The leaves are turning, and soon the trees will be gold.

For the Love of Pets

Perhaps one of the most delightfully eccentric works in the English language, Jubilate Agno by Christopher Smart (1722–1771) pays tribute to the poet’s ‘Cat Jeoffrey’:

For God has blessed him in the variety of his movements.

For, tho he cannot fly, he is an excellent clamberer.

For his motions upon the face of the earth are more than any other quadrupede.

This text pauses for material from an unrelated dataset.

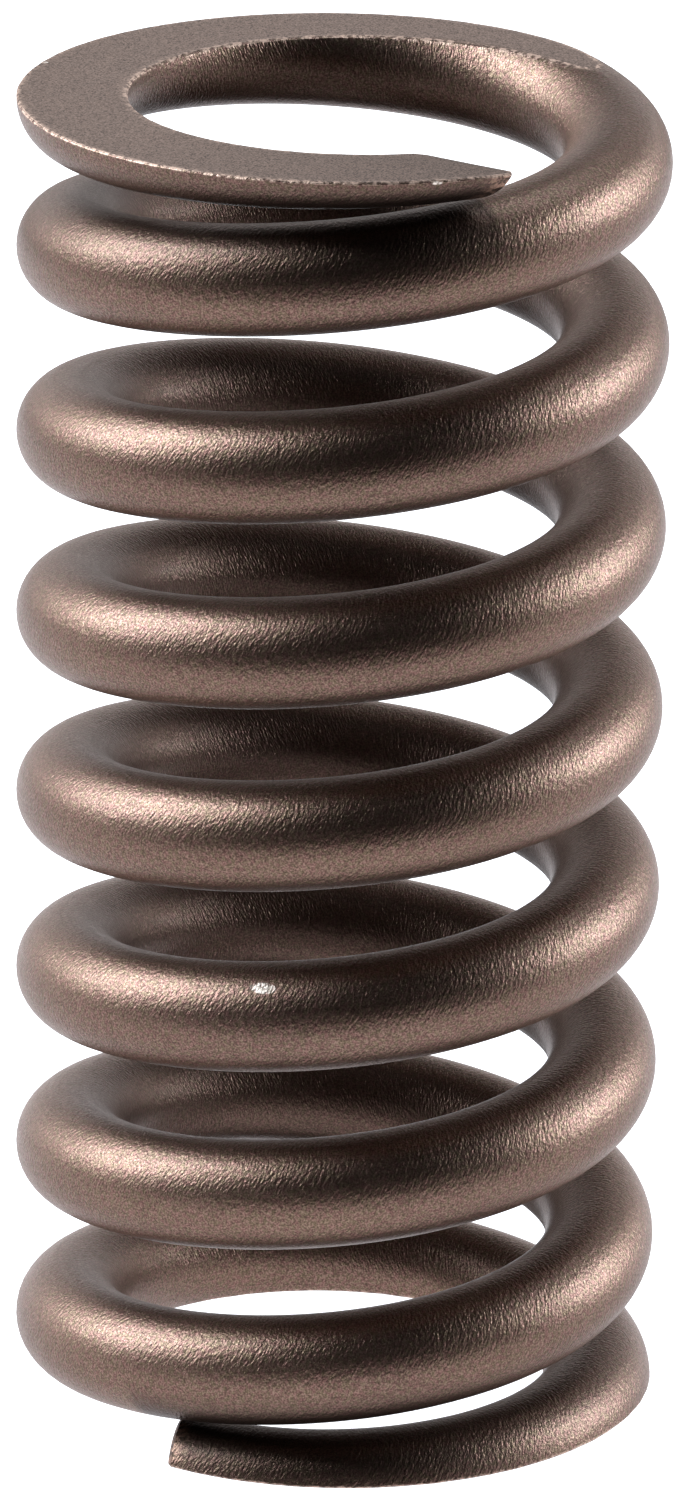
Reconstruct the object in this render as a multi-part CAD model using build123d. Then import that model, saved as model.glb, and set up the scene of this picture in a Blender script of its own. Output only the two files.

For he can tread to all the measures upon the musick

For he can swim for life.

For he can creep.

 

Jeoffrey was clearly a very special cat indeed, and Christopher Smart’s tribute to him shows the place he held in the poet’s affections. While Smart was in fact locked up in a lunatic asylum for some of the time during which he wrote Jubilate Agno, I think many of us can probably empathise with this particular form of madness: if you have a pet in your life, the chances are you love that animal to distraction.

Which means it is heart-breaking when anything happens to them.

A couple of weeks ago, my other half and I discovered that our beloved cat Bramble had been killed by a train. It came as a huge shock – we also have an aged lurcher-lab cross who has various health issues, and have been preparing ourselves for what lies ahead for her; so the loss of Mr B – a characterful cat in his prime – came like a bolt from the blue. Terrible as it sounds, I’ve been to a few funerals in recent months, and losing my little cat has affected me as much as any of them.

It also made me think that, for all that cats are maligned for the damage they undoubtedly can do to wildlife, nothing really compares to the destruction that humankind can commit pretty much absentmindedly while going about our business on this planet.

I suppose all we can do is to carry on doing our bit individually and collectively, however small, loving and caring for the domestic animals in our lives as best we can – as well as the animals on the fringes, visiting our gardens, hiding in the woods, brightening our world.